I'm nothing if not thorough

So after getting all excited about my mom and I getting along finally we had a major blow up last night. Something happened along the lines of I talked to my mom about something that was going on physically with me and I assume she believed it meant I wouldn't be able to go into the Army and she got really upset and told me to tell my dad. And honestly it isn't that big of an issue but she didn't get it. So then my younger sister goes outside to my mom and starts crying because I am "ruining her life" because *and I haven't told anyone else this* but I think my mom is compensating for her mistakes with me by letting my sister have whatever she wants. It really upsets me how this kid can lie and go behind my mom's back on so many things and still be forgiven in the next breath when the stuff I endured when I was this kids age was ridiculous. I mean my mother had me sent in for psych evaluation so many times and every time they sent me home the next day saying I was completely normal and my only issue would be some anger with *guess who* my mother. 
So anyway my sister goes to her crying about all this nonsense and about how she thinks that I'm lying about all the delays and how I'm just trying to stay here as long as I can. That's ridiculous. I moved out of my parents house as soon as I could and at a tremendous amount of debt to get away from this kind of stuff and now it's all coming back. However I have my own way of doing things and all that I have done around the house is clean up after everyone else and be polite and respectful but this time when my sister caught my mom I think she spoke some of my mom's own fears.
So last night after 11 pm I called my recruiter. She had said if things got worse to call and I honestly was just going to leave a message because I knew she would be asleep at that point but she woke up and answered. I was crying out of relief that at least one person was there for me when my own family was turning against me. I told her about how things had gotten worse and I didn't know what to do. And half asleep she tells me that she'll call the Captain to see about getting my interview pushed up because of home issues and said that she'll come pick me up and let me hang out in the recruiting office until I have to go to MEPS so I can get a break from being with my mom all day everyday.... which to a girl who is so upset and sick of being bored of everything is truly a blessing. So now it seems like I'll be able to leave next week after all no matter what. I think one day my mom will regret having this blow up with me right before I leave because I know now that once I go to MEPS I'm going to ask to ship right out after I get placed. I know basic is scary and not something that should be used as a get away but this has been my goal for so long now that I just need to see the end of this torture and the beginning of the life where I'll be living out my days I hope.
Most 19 year old girls don't go into the Army thinking it will be a life long thing but I am. I know that this is the type of life I want. I was scared of losing my femininity at first but now I know that won't be a factor. I'll retain my own personality while absolutely relishing in Army standards. I love rules and organization so that is a dream come true.
Last night before I went to bed I prayed for peace and I prayed for my mother and everyone dear to me but lately I've added a few more things to my prayer list. Airmanmom, I pray for you and your continued happiness, I pray for the troops and I pray that the new president will be a capable leader for our troops..

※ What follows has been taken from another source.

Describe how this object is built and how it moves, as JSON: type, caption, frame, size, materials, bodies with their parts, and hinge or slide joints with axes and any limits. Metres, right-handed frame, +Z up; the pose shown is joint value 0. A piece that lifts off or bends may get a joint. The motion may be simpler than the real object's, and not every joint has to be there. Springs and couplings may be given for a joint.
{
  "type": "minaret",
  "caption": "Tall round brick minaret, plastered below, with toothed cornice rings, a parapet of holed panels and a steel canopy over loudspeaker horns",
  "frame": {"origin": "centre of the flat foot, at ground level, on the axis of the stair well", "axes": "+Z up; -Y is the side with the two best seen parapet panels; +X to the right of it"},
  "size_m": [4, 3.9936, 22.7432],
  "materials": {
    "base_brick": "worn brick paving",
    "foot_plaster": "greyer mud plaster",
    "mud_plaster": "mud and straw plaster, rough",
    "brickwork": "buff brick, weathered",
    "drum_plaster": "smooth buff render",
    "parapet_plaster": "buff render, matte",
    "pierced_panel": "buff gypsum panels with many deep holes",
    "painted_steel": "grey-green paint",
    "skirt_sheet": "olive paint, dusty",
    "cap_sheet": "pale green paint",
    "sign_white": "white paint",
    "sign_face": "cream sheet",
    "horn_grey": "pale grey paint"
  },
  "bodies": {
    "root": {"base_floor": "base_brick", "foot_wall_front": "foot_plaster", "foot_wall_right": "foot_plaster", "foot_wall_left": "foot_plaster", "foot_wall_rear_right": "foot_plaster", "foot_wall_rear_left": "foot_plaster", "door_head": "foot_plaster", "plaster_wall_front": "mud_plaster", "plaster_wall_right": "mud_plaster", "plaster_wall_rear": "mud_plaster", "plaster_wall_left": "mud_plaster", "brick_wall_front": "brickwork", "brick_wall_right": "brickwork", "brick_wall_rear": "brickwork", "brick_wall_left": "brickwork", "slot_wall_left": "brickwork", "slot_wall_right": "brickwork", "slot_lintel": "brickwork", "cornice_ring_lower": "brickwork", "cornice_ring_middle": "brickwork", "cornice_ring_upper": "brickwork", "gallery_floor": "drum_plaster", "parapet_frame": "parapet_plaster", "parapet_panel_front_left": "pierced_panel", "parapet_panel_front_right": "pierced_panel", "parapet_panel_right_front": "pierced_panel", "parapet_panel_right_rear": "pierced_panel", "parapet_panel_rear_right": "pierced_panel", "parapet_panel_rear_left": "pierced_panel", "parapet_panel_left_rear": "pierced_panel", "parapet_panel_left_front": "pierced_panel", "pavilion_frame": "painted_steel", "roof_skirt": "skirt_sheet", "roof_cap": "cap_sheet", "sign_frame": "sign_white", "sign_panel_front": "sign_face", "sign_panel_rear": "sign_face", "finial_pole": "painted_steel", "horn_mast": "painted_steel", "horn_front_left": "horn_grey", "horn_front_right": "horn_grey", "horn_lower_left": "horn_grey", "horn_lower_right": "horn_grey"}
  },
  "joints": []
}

With that being said I have a new song :]
Its the clarinet sonate by Camille Saint Saens and I played it my senior year and absolutely loved it.

1 comment:

  1. catie...you are living such a sad situation right now, I am so sorry. If you would like me to write to you while you are at basic, please feel free to pass along my e-mail address to your recruiter, she can then notify me of your address. It's up to you and your recruiter, but the offer is genuine.
    Stay Strong!
    Pray Hard!

    ~AirmanMom returning to her blog...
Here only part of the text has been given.